2010 European Amateur Team Championship

Tournament information
- Dates: 6–10 July 2010
- Location: Stockholm, Sweden 59°29′29″N 18°15′14″E﻿ / ﻿59.4913°N 18.254°E
- Course: Österåker Golf Club (Västerled Course)
- Organized by: European Golf Association
- Format: Qualification round: 36 holes stroke play Knock-out match-play

Statistics
- Par: 72
- Length: 7,017 yards (6,416 m)
- Field: 20 teams 120 players

Champion
- England Laurie Canter, Tommy Fleetwood, Billy Hemstock, Tom Lewis, Chris Paisley, Eddie Pepperell
- Qualification round: 723 (+3) Final match: 41⁄2–21⁄2

Location map
- Österåker GC Location in EuropeÖsteråker GC Location SwedenÖsteråker GC Location in Stockholm

= 2010 European Amateur Team Championship =

Golf competition

The 2010 European Amateur Team Championship took place 6–10 July at Österåker Golf Club in Åkersberga, Sweden. It was the 28th men's golf European Amateur Team Championship.

== Venue ==

The club was founded in 1988 and its Västerled course, opened the same year, was co-designed by Sven Tumba and Jan Sederholm and located 20 kilometres northeast of Stockholm, Sweden.
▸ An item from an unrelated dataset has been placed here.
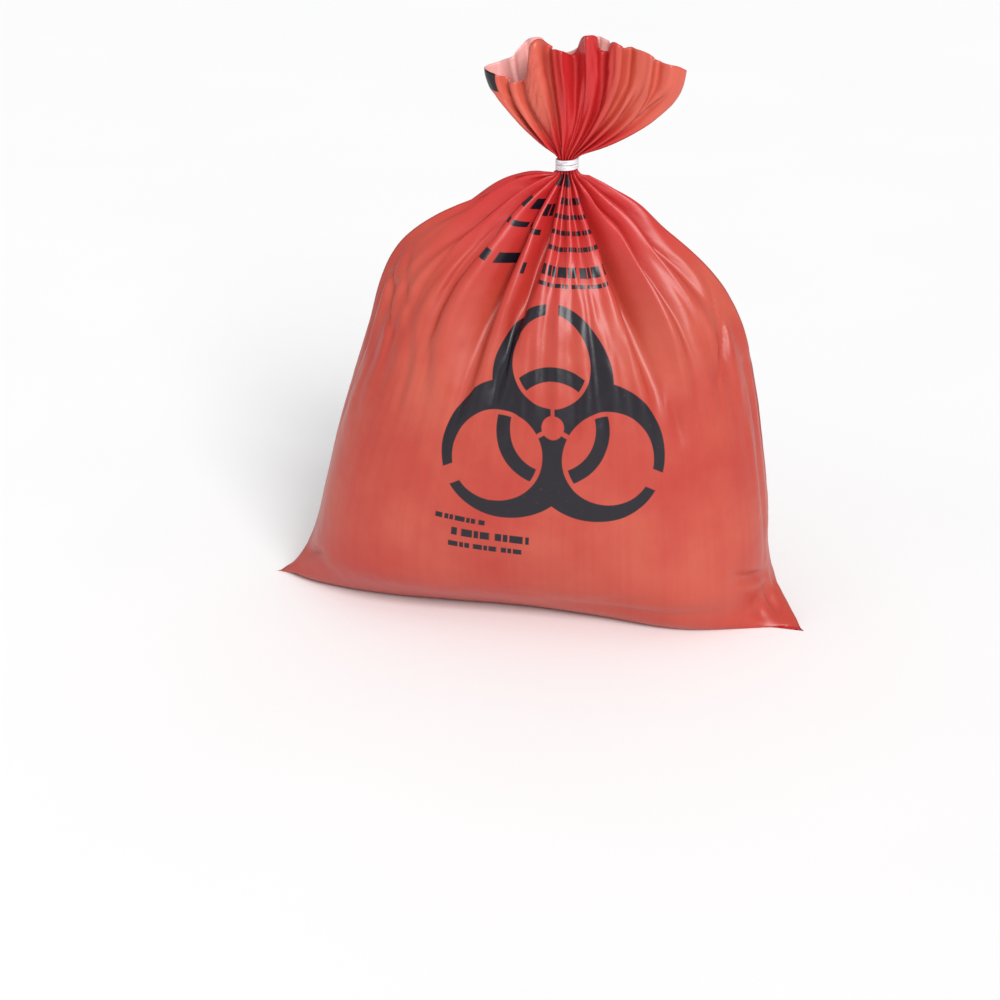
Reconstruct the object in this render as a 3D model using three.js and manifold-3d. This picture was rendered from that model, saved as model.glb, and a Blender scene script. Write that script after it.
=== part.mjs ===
// Biohazard waste bag: a red polyethylene film bag, filled, standing on a level floor, gathered at its neck
// and closed with a white twist tie. Above the tie the mouth of the bag flares open as a rippled fan.
// Units are millimetres, +Z is up, the printed front faces -Y, and the origin is the bottom centre.
import * as THREE from "three";
import { mergeVertices } from "three/addons/utils/BufferGeometryUtils.js";
import Module from "manifold-3d";

// Sizes of the film bag
const seamLength = 485; // bottom heat seal from corner to corner: the flat width of the bag
const seamSlew = 54; // how much further forward the right-hand corner stands than the left-hand one
const seamMiddle = { x: 0, y: -20 }; // the middle of the bottom seal, from the origin
const bodyCentre = 6; // origin to the middle of the filled body, sideways
const bodyHalfWidth = 200; // that middle to the filled body's side, just above the floor
const bodyDepth = 204; // the filled body, front to back, at its fullest
const settling = 3; // how far the weight inside presses the lowest film flat on the floor
const settledHeight = 40; // the film above this isn't pressed down at all
const neckHeight = 389; // floor to the underside of the tie
const neckOffset = { x: 24, y: 0 }; // where the neck stands, from the origin
const neckRadius = 8.6; // the gathered film where the tie holds it
const filmWall = 1.5; // wall of the open mouth, thicker than the real film so that it is a solid

// Sizes of the open mouth above the tie
const mouthHeight = 88; // tie to the top of the rim
const mouthReach = { left: 71, right: 88, front: 25, back: 28 }; // neck to the rim, seen from above
const mouthWellHeight = 14; // top of the tie to the floor of the hollow mouth
const cornerDrop = 0.28; // how much lower the rim's two corners are, as a share of its height
const rippleDepth = 4.5; // how far the rim's ripples stand in and out
const rippleCount = 10; // ripples around the rim

// Sizes of the twist tie
const tieWidth = 4;
const tieThickness = 0.8;
const tieTurns = 2;
const tiePitch = 4.5; // rise from one turn to the next
const tieTailLength = 28; // the two ends, twisted together behind the neck
const tieTailWidth = 3.6;
const tieTailTurns = 2.5;
const tieTailDroop = 6; // how much lower the tail's end hangs than its root
const tieTaper = 0.2; // share of the tail over which the two ends come together
const clearance = 0.35; // between the gathered film and the tie

// Fineness of the surfaces
const pointsAround = 64;
const bodyRings = 28;
const mouthRings = 8;
const tieSectionsPerTurn = 40;
const tieTailSections = 40;

const tieBandHeight = tieWidth + tieTurns * tiePitch;
const tieHeight = tieBandHeight + 2 * clearance;
const neckTop = neckHeight + tieHeight;
const pleatCount = 16;
const neckPleat = 0.03; // share of the neck's radius

const { sin, cos, abs, sign, PI, max, min } = Math;

// A smooth curve through points chosen by hand, read by its share from start to end
function guide(points) {
  const curve = new THREE.CatmullRomCurve3(
    points.map((p) => new THREE.Vector3(...p)),
    false,
    "centripetal",
  );
  return (share) => curve.getPointAt(share);
}

// The guides run from the bottom seal to the neck. Each row holds shares of the sizes above: outward
// of the body's half width or of its bulge, and upward of the neck's height.
const leftRows = [
  [1.13, 0.04],
  [1.065, 0.09],
  [1.02, 0.15],
  [0.965, 0.275],
  [0.905, 0.4],
  [0.83, 0.525],
  [0.755, 0.635],
  [0.695, 0.745],
  [0.62, 0.82],
  [0.5, 0.875],
  [0.34, 0.925],
  [0.2, 0.972],
];
const rightRows = [
  [1.03, 0.07],
  [0.995, 0.16],
  [0.985, 0.26],
  [0.945, 0.42],
  [0.895, 0.56],
  [0.83, 0.675],
  [0.745, 0.76],
  [0.63, 0.825],
  [0.5, 0.88],
  [0.4, 0.935],
  [0.26, 0.972],
];
const frontRows = [
  [0.4, 0.002],
  [0.67, 0.037],
  [0.88, 0.09],
  [0.97, 0.17],
  [1.0, 0.28],
  [0.97, 0.42],
  [0.87, 0.56],
  [0.7, 0.7],
  [0.48, 0.82],
  [0.27, 0.915],
];
const backRows = [
  [0.42, 0.002],
  [0.7, 0.03],
  [0.9, 0.1],
  [0.98, 0.19],
  [1.0, 0.3],
  [0.97, 0.43],
  [0.87, 0.57],
  [0.7, 0.7],
  [0.48, 0.82],
  [0.27, 0.915],
];

const tipX = Math.sqrt(seamLength ** 2 - seamSlew ** 2) / 2;
const neckAt = (dx, dy) => [neckOffset.x + dx, neckOffset.y + dy, neckHeight];
const sidePoints = (rows, out) => [
  [seamMiddle.x + out * tipX, seamMiddle.y - (out * seamSlew) / 2, 0],
  ...rows.map(([x, z]) => [bodyCentre + out * x * bodyHalfWidth, 0, z * neckHeight]),
  neckAt(out * neckRadius, 0),
];
const middlePoints = (rows, out, bulge) => [
  [seamMiddle.x, seamMiddle.y, 0],
  ...rows.map(([y, z]) => [bodyCentre + (neckOffset.x - bodyCentre) * z, out * y * bulge, z * neckHeight]),
  neckAt(0, out * neckRadius),
];
const leftGuide = guide(sidePoints(leftRows, -1));
const rightGuide = guide(sidePoints(rightRows, 1));
const frontGuide = guide(middlePoints(frontRows, -1, bodyDepth / 2));
const backGuide = guide(middlePoints(backRows, 1, bodyDepth / 2));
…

The championship course was set up with par 72.

== Format ==
Each team consisted of 6 players, playing two rounds of stroke-play over two days, counting the five best scores each day for each team.

The eight best teams formed flight A, in knock-out match-play over the next three days. The teams were seeded based on their positions after the stroke play. The first placed team were drawn to play the quarter-final against the eight placed team, the second against the seventh, the third against the sixth and the fourth against the fifth. Teams were allowed to use six players during the team matches, selecting four of them in the two morning foursome games and five players in to the afternoon single games. Teams knocked out after the quarter-finals were allowed to play one foursome game and four single games in each of their remaining matches. Games all square at the 18th hole were declared halved, if the team match was already decided.

The eight teams placed 9–16 in the qualification stroke-play formed flight B, to play similar knock-out play, with one foursome game and four single games in each match, to decide their final positions.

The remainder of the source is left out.